After the cave we ventured down to the Blue Lagoon, a deep hole in the middle of a stream with a jumping platform out of a tree. Again, something that wouldn't be legal outside of this part of the world, but fun nonetheless.
We hopped back on the motor bikes and continued to venture into the mountains and in into some of the surrounding villages outside of Vang Vieng. The roads were extremely rough and I was thankful that it was just me on my motor bike as having an extra body on the back would have made driving a bit tricky. The villages outside of Vang Vieng were really beautiful, though, and we stopped along the way to admire some of the local children and families walking home from school or setting up for a night time BBQ. Similar to the Mon families on the island near Bangkok, these people have hardly anything aside from their farms and animals, and yet seem happier than most people I meet back home. They have found peace in living a simple life, and though they don't have much, they find joy in spending time with their families and taking life day by day. It's a virtue I hope to carry back home with me once this trip comes to a close and I head back to the daily grind I happily left seven months ago.

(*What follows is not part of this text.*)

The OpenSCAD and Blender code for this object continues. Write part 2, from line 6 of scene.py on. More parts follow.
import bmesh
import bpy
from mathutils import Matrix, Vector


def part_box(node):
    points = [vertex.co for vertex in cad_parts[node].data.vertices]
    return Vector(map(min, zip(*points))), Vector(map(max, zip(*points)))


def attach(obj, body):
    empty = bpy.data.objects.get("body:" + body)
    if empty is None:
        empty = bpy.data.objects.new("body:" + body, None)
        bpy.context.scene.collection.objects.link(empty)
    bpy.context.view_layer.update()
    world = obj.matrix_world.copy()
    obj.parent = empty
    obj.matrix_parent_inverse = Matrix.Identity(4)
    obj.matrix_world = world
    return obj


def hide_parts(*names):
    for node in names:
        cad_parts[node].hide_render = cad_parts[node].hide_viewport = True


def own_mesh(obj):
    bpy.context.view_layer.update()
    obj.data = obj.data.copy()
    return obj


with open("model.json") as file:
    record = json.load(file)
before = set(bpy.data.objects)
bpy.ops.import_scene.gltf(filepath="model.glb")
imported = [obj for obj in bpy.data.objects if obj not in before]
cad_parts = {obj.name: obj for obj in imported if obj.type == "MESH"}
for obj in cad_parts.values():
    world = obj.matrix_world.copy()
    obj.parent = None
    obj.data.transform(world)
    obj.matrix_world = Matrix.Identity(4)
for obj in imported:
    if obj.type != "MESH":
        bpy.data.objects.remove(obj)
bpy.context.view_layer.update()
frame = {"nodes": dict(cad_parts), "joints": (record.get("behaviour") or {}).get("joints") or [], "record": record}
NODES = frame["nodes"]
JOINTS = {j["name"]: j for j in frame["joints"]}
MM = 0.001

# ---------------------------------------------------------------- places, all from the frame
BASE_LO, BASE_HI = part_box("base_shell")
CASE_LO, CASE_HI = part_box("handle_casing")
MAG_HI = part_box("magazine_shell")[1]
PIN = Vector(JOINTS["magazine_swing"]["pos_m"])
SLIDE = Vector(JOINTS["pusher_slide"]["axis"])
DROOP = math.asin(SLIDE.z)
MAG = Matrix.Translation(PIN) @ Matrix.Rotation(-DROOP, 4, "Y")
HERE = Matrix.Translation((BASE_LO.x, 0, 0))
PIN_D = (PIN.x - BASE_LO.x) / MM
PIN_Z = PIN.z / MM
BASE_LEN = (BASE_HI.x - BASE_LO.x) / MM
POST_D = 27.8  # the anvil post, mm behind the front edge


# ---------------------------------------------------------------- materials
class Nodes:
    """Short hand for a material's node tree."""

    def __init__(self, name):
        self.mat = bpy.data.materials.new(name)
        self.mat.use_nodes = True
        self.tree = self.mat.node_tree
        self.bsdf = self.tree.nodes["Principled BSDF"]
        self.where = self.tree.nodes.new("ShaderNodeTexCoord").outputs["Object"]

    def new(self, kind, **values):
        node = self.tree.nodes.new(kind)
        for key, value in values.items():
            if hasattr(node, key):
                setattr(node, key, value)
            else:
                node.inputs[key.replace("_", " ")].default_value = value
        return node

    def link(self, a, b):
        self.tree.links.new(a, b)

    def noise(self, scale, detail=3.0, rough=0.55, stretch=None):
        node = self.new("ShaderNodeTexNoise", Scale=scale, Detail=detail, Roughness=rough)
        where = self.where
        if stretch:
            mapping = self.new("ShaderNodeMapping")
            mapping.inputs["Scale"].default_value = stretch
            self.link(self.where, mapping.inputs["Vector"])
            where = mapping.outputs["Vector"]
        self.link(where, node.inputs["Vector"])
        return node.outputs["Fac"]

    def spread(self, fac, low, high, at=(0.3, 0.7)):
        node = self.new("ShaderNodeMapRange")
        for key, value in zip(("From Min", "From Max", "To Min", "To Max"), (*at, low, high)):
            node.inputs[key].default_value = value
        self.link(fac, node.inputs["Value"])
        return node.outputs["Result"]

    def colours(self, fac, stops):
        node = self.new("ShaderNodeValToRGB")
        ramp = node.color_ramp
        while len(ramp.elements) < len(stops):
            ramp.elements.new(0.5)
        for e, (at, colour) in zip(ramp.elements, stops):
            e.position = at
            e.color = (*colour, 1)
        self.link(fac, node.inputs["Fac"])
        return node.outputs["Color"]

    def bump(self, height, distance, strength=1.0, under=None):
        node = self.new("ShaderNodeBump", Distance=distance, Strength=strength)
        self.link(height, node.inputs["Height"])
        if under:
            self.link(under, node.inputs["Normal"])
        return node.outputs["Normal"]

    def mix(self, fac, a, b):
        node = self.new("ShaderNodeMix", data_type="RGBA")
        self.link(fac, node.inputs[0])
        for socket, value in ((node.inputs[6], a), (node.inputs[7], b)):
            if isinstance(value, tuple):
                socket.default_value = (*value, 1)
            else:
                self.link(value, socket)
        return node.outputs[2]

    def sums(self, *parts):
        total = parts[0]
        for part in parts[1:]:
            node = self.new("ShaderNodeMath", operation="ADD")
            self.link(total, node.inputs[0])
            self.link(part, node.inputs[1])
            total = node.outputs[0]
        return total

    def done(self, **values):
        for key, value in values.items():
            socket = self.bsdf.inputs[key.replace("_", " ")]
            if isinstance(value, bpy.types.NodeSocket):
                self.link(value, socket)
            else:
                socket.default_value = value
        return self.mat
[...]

We got back to Vang Vieng in the mid-afternoon and returned our bikes to the rental shop. All of us had plans the following day to leave town and continue north with the other hoards of backpackers to Luang Prabang, the next major town about four hours away on the other side of the mountains. With three weeks remaining on my visa in Laos, I'm moving a bit quicker through this country than I anticipated, but I plan to do a jungle trek for at least a couple of days around Luang Prabang and also hang out there for a few day. As much as I love meeting and traveling with backpackers from all over the world and staying in hostels, it would be nice to get away from the business and normal life I've gotten accustomed to the last two-and-a-half weeks in Asia. If you don't hear from me again for a while, it's probably because I'm somewhere in the Luang Prabang province in northern Laos trekking through the jungle.